European markets closed lower on Friday as investors monitored concerns over the second wave of coronavirus cases, which caused the U.K. to implement new quarantine measures. Shares in France led the region.
- The pan-European Stoxx 600 closed down 1.2%, with travel and leisure stocks dropping more than 2.3% on the back of new travel restrictions as all sectors and major bourses slid into negative territory.
- In France, the CAC 40 is down 1.58% while London’s FTSE 100 is off 1.55% and Germany’s DAX is lower by 0.71%.
- The U.K. imposed a new 14-day quarantine period on all arrivals from France from Saturday due to the rising rate of coronavirus cases in the country. The Netherlands, Malta, and Monaco were also added to the quarantine list, which already featured Spain and Belgium.
- European Union statistics agency Eurostat on Friday confirmed that the eurozone saw a 12.1% contraction in GDP (gross domestic product) in the second quarter, and experienced its worst fall in employment ever recorded.
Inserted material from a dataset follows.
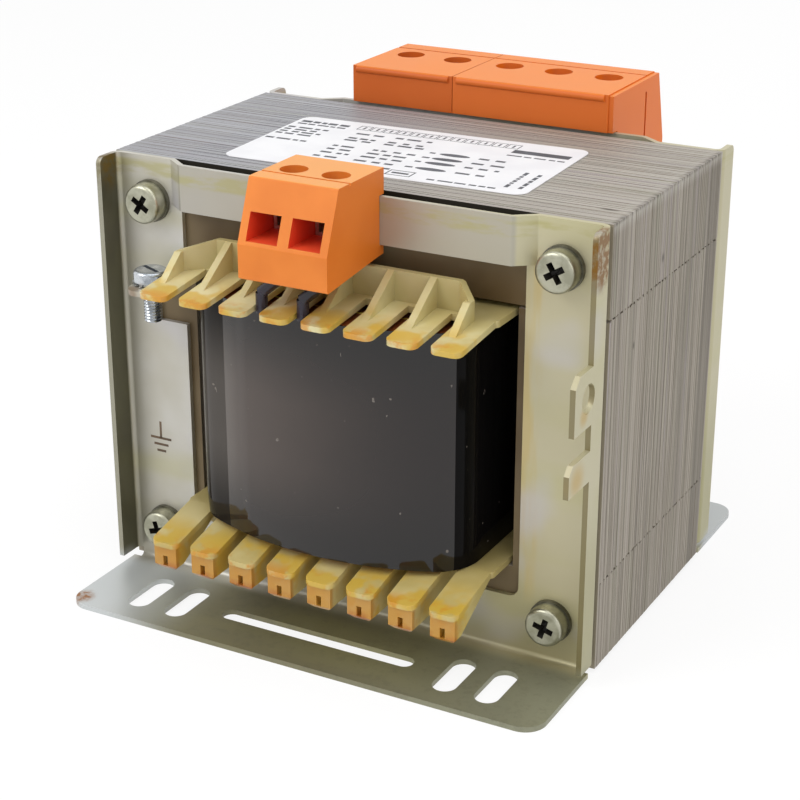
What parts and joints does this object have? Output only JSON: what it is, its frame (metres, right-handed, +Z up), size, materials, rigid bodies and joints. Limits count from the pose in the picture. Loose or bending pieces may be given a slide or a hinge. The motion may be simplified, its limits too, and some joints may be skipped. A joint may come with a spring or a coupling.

The bloc’s trade surplus surged to 21.2 billion euros ($25 billion) due to a sharp fall in imports.
- The European Commission has entered contract negotiations with U.S. pharmaceutical giant Johnson & Johnson over the purchase of 200 million doses of a potential Covid-19 vaccine to be distributed among its 27 member states.
- On Friday, Daimler shares fell after the Mercedes-Benz owner said it had agreed to a $2.2 billion settlement to settle civil investigations by U.S. authorities and class action lawsuits relating to diesel emissions issues.
Asian markets finished mixed as of the most recent closing prices.
- China’s Shanghai Composite gained 1.19%, Japan’s Nikkei 225 rose 0.17% while Hong Kong’s Hang Seng index lost 0.18%.
- Shares of KE Holdings Inc., a Chinese online property platform, soared 87% in a blockbuster public debut Thursday that raised more than $2 billion despite the imminent threat of a hostile U.S. government. KE Holdings is backed by SoftBank Group and Tencent Holdings and priced its IPO initial public offering early Thursday at $20 per American Depositary Share, above its proposed price range of $17 to $19. It sold 106 million ADS to raise $2.12 billion. Goldman Sachs led nine underwriters on the deal.
- Oil slipped, as a report from the International Energy Agency reduced forecasts for demand. WTI crude slipped as much as 1.5%, to $41.62 per barrel. Brent crude, the international benchmark, dropped 1.1%, to $44.47 per barrel, at intraday lows.
- Gold prices notched their first weekly decline in 10 weeks with gold for December delivery down nearly 1.1%, to settle at $1,949.80 an ounce.
- Meanwhile, September silver prices dropped $1.63, or 5.9%, to end at $26.089, after surging 6.7% a day ago. Silver suffered a 5.3% weekly loss.
- The 10-year Treasury note yield on Thursday touched its highest in eight weeks. In Friday dealings, it was trading at 0.693% compared with 0.562% last Friday.
- USD dropped on Friday, falling for 8 straight weeks, as investors looked to other currencies whose economies are currently outperforming that of the United States in terms of managing the coronavirus pandemic.
- In afternoon trading, the ICE U.S Dollar Index, a gauge of the buck against a half-dozen major rivals, was down 0.3% to 93.02.
- Meanwhile, the Euro continued its rise, up 0.2% at $1.1835, rising for eight straight weeks.
- Traders will be awaiting news on trade talks over the weekend. Senior US and Chinese officials were scheduled to meet on Saturday, but those talks were postponed, Reuters reported on Friday. No new meeting date has been set, according to the report.
- Economic Reports: NAHB Housing Market Index for Aug (Monday), the Housing Starts and Building Permits for Jul (Tuesday), initial Jobs Claim’s (Thursday).